5. In September 2013, Harlan Harris adapted this diagram to deal with data products instead of science.
The slices are no longer comparable to Conway because we've changed from science to products, but the categorizations are noteworthy (and they follow true Venn methodology, not being slices in themselves). Domain Knowledge remains, Computer Science/Hacking remains as Software Engineering, and crucially, Harris has added Predictive Analytics and Visualization to theStatistics circle. But not the actual tools they use, that's in the intersection with Software Engineering. Okay.
6. In January 2014, Steven Geringer provided a tweak that, instead of putting Data Science in the middle three-way intersection like Conway, calls all of it data science and calls the intersection Unicorn (i.e. a mythical beast with magical powers who's rumored to exist but is never actually seen in the wild.)
This is... a little weird, Venn-diagrammatically speaking. I think I know what he's getting at. When I first heard people referred to as data scientists, I often heard the riposte, "Aren't all scientists, by definition, data scientists?" True, there are no sciences that do not deal in data (insert psychiatry joke here), but still, data science, while quite nebulous, isn't just an umbrella term.
Plus, I'm sorry, but you can see the screengrab of his mouse arrow in his diagram.
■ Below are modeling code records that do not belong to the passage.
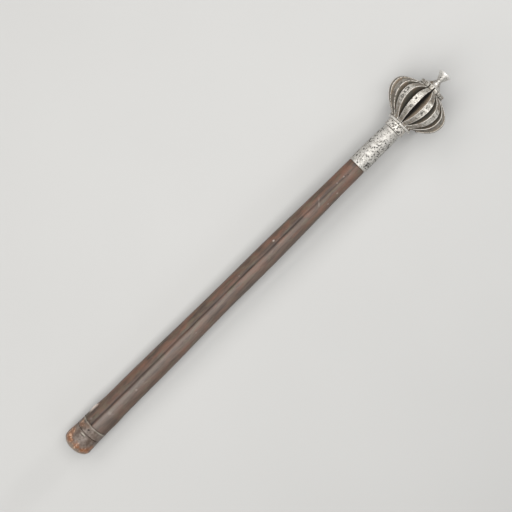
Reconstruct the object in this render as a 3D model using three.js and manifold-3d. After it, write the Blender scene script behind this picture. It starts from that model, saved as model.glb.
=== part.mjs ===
// A flanged ceremonial mace, lying down. Millimetres, +Z up.
// It is drawn along +X from its butt, then tilted so that it rests on the small flat spots
// of its two lowest flanges and of its butt cap. The origin is the middle of its underside.

import * as THREE from 'three';
import { mergeVertices } from 'three/addons/utils/BufferGeometryUtils.js';
import Module from 'manifold-3d';

// Lengths along the mace, from the butt end
const CAP_EDGE_S = 12.6;
const CAP_TOP_S = 29.3;
const BAND_TOP_S = 41.8;
const SOCKET_S = 493.5;
const SOCKET_TOP_S = 552;
const DISC_S = 561.8;
const FOOT_S = 564.9;
const FLARE_S = 566.8;
const EQUATOR_S = 595;
const SHOULDER_S = 615.9;
const LUG_S = 616.7;
const LUG_TOP_S = 620.9;
const FINIAL_BASE_S = 622.3;
const WAIST_S = 631.3;
const KNOB_RIM_S = 641.2;
const LENGTH = 644;

// Clearance between pieces that touch, and the bevel that breaks a turned edge
const GAP = 0.3;
const BEVEL = 0.4;

// Butt cap and band
const CAP_EDGE_R = 19;
const CAP_EDGE_FLAT = 4;
const CAP_TOP_R = 17.7;
const CAP_CUP_DEPTH = 12;
const CAP_DOME_CURVE = 2.3;
const BAND_R = 17.6;
const BAND_LIP_R = 17.9;
const BAND_LIP = 1.6;

// Haft
const HAFT_TENON_R = 15.5;
const HAFT_BUTT_R = 17.4;
const HAFT_GRIP_R = 16.4;
const HAFT_TOP_R = 11.75;
const HAFT_BUTT_END_S = 60;
const HAFT_GRIP_S = 76;
const HAFT_SWELL = 0.1;
const HAFT_WAVE = 0.28;
const HAFT_WAVE_LENGTH = 215;
const HAFT_WAVE_CREST = 140;
const HAFT_STEPS = 14;
const SPIGOT_R = 10;
const SPIGOT_TOP_R = 8.8;

// Socket and the moulded ring above it
const SOCKET_R = 12.3;
const SOCKET_LIP_R = 12.5;
const SOCKET_LIP = 2.4;
const SOCKET_TAPER_S = 543;
const SOCKET_TAPER_R = 11.9;
const SOCKET_NECK = 2.5;
const SOCKET_NECK_R = 10.8;
const SOCKET_TOP_R = 10.6;
const COLLAR_R = 12.8;
const COLLAR_LIP_R = 13.2;
const COLLAR_LIP = 1.5;
const DISC_RIM_R = 17;
const DISC_WAIST_R = 15.8;
const DISC_RIM = 0.9;

// Head: the core, its flanges and the finial
const CORE_R = 14.5;
const CORE_DROP = 0.2;
const FLANGES = 16;
const FOOT_R = 15.9;
const EQUATOR_R = 40.2;
const SHOULDER_R = 16.9;
const GROOVE_R = 16.2;
const LUG_R = 17.1;
const LOWER_CURVE = 2.2;
const UPPER_CURVE = 2.42;
const FLANGE_ROOT_WIDTH = 5;
const FLANGE_END_WIDTH = 5.5;
const FLANGE_EXTRA_WIDTH = 3;
const WIDTH_CURVE = 1.5;
const LOWER_STEPS = 11;
const UPPER_STEPS = 10;
const PLATE_R = 11.9;
const PLATE = 0.8;
const CONE_R = 11;
const CONE_CURVE = 1.6;
const WAIST_R = 3.4;
const KNOB_R = 8.2;
const KNOB_CURVE = 1.25;

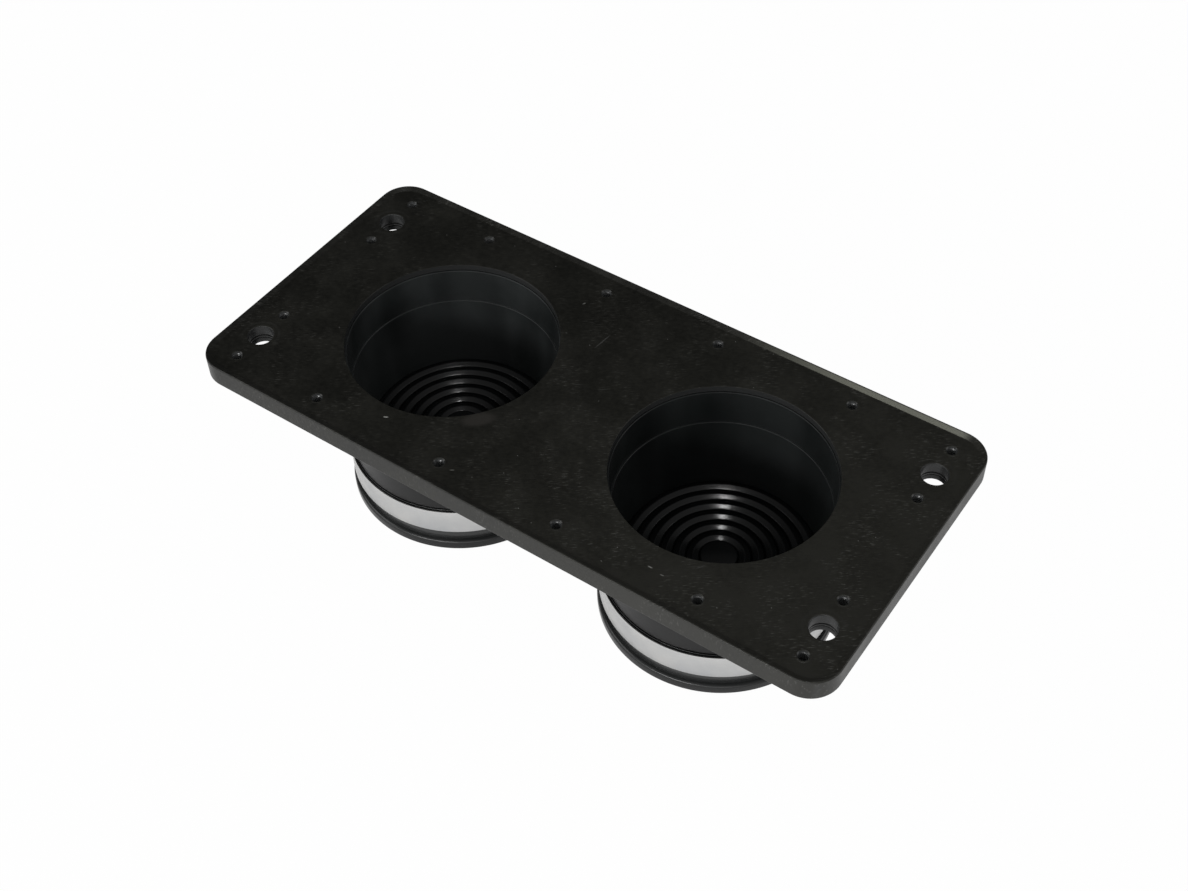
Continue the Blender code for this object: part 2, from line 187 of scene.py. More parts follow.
# Studio lamps: a small one nearly above the object and a little toward the camera, a low strip in front, and
# a large soft one on each side that fills the shadows.
lamps = (
    ("overhead_lamp", (0.103, -0.145, 0.984), 1.5, 0.12, 0.12, 2.0),
    ("front_strip", (0.04, -0.93, 0.36), 1.6, 1.10, 0.22, 6.5),
    ("left_fill", (-0.72, -0.51, 0.47), 1.6, 1.00, 1.00, 4.2),
    ("right_fill", (0.74, 0.50, 0.46), 1.6, 1.00, 1.00, 2.5),
)
for name, lamp_direction, lamp_distance, lamp_width, lamp_height, lamp_watts in lamps:
    lamp_direction = Vector(lamp_direction).normalized()
    lamp_data = bpy.data.lights.new(name, "AREA")
    lamp_data.shape = "ELLIPSE"
    lamp_data.size = lamp_width
    lamp_data.size_y = lamp_height
    lamp_data.energy = lamp_watts
    lamp = bpy.data.objects.new(name, lamp_data)
    lamp.matrix_world = Matrix.Translation(lamp_distance * lamp_direction) @ lamp_direction.to_track_quat(
        "Z", "Y"
    ).to_matrix().to_4x4()
    lamp.visible_camera = False
    bpy.context.scene.collection.objects.link(lamp)


# Mounting plate: one black plastic plate with a low raised rim, milled bores and drilled and tapped holes.
# It bolts to a wall through its four corner holes.
plate_low, plate_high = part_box("mounting_plate")
plate_length = plate_high.x - plate_low.x
plate_width = plate_high.y - plate_low.y
plate_bottom = plate_low.z
rim_top = plate_high.z
rim_width = 0.0031
plate_corner_radius = 0.0145
plate_edge_round = 0.0007
rim_foot_round = 0.0003
entry_pitch = 0.1470
bore_radius = 0.0500
bore_chamfer = 0.00012
lip_depth = 0.0030
sleeve_seat_radius = 0.0539
bolt_place = (0.1490, 0.0480)
bolt_hole_radius = 0.0060
bolt_hole_chamfer = 0.0008
bolt_hole_edge_break = 0.0002
bolt_hole_groove_levels = (-0.0056, -0.0072)
bolt_hole_groove_depth = 0.00030
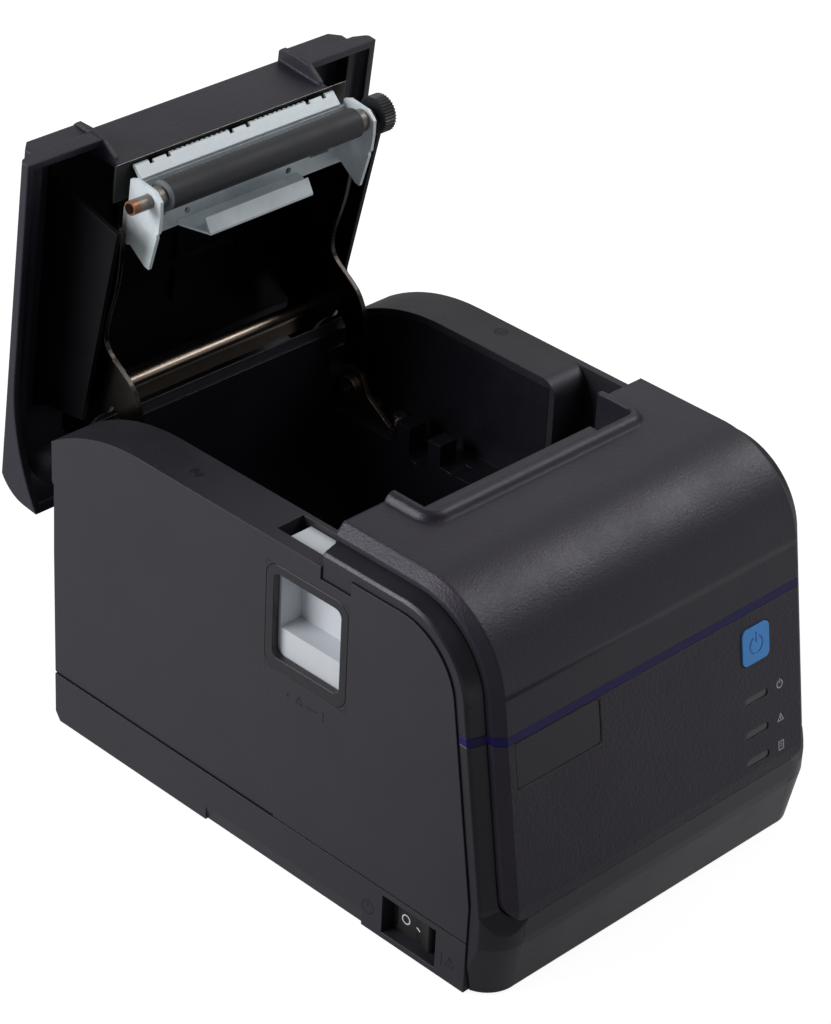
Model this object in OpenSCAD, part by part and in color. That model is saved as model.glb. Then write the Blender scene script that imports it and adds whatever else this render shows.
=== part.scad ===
// Receipt printer for 80 mm paper rolls, with its top cover standing open.
// Millimetres. X runs across the printer, the front faces -Y, and Z is up.

/* [Case] */
// overall width of the case
body_w = 145; // [130:1:160]
// height of the joint between the base and the upper case
seam_z = 17.8; // [14:0.1:24]
// height of the side rails
rail_z = 115.4; // [100:0.1:130]
// wall thickness of the case mouldings
wall = 2.3; // [1.6:0.1:3.2]
// height of the styling step low on the sides
crease_z = 88.3; // [60:0.1:100]

/* [Front] */
// height of the flat top of the front cover
top_z = 126.6; // [110:0.1:140]
// radius of the rounded front shoulder
shoulder_r = 33; // [20:0.5:45]
// half width of the raised front cover
cover_half = 63; // [50:0.5:68]
// size of the bevel along both sides of the front cover
bevel = 3.1; // [1:0.1:5]
// how far the outer edges of the side ledges lie below the front cover
ledge_drop = 6.8; // [3:0.1:8]
// height of the lower edge of the coloured stripe
stripe_z = 84.4; // [60:0.1:100]
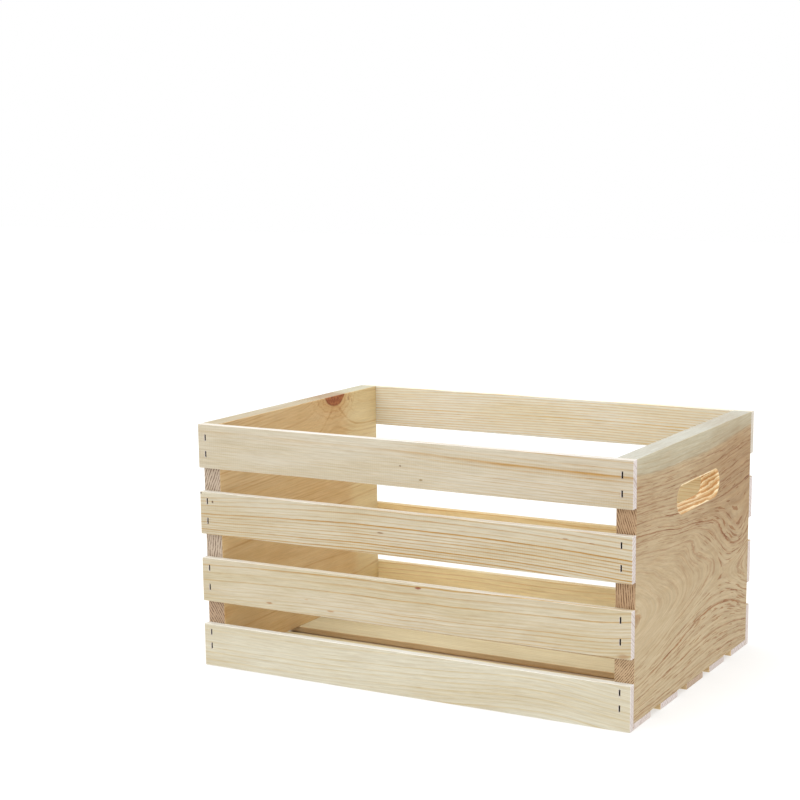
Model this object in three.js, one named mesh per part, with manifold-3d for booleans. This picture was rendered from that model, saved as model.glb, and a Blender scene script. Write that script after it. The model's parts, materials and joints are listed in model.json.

Edit: An earlier version of this post omitted to give Geringer credit where credit is definitely due: he was the first to remove the Danger Zone! (Great, now that song is going to be in my head all day). Now people with subject matter expertise and computer skills can make Traditional Software without blowing the world up, or whatever. (My apologies to Mr. Geriner, and my thanks for his correction.)